Justice Robert Dobson told North again that he was taking too long in his cross-examination of Weldon. North said he anticipates finishing cross-examination tomorrow morning, having begun on Tuesday morning. 

"[Weldon] has been in the witness box long enough," the judge said. "This has been going on an awfully long time. You're taking longer on the pre-document testing than is useful to us. I said that a couple of days ago - I don't want to sound like Mr Weldon."

In the afternoon, North asked Weldon about what he described as "machinations" when NZX became concerned with Thomas's performance before his resignation in April 2010.

Weldon said Thomas wasn't delivering and concern about his performance and "recalcitrant attitude" had been voiced by other executives in early 2010. He said Thomas and Pym "liked to act as a law unto themselves" and had to be repeatedly reminded of their obligations to NZX.

North, who put it to Weldon that he had decided to get rid of Thomas as early as late 2009, asked Weldon about the phrase "what we get him on" which Weldon used in reference to Thomas in an email which included his concerns about Thomas's performance.

"What we would get him on - that means what work we would get him to do, and that's normal sensible business practice," Weldon said. "There's nothing mysterious or bad about this.

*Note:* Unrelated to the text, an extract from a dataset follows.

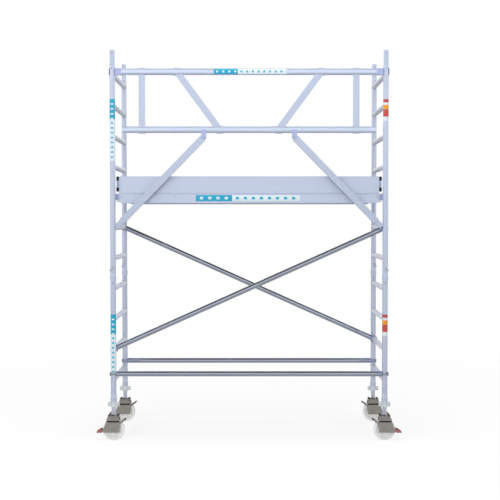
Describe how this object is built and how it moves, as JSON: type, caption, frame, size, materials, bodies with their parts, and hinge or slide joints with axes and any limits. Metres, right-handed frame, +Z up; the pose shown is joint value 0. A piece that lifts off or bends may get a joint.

There's nothing in here that says we want to move Thomas out of the organisation, but it says we need to think through options." 

Weldon was also asked about his concerns that Thomas might start legal proceedings against NZX if he was fired. 

"This is a conjecture, I'm not saying we've got any obligations, I'm saying he might make an argument of such," Weldon said. "All I'm doing is identifying a risk we need to be cognisant of. We were, as it turns out rightly, concerned he would look to construct legal outcomes to get money, rather than business outcomes."

Weldon said Thomas was "someone we were coming to view as massively focused on themselves and their earnouts ahead of their general business obligations."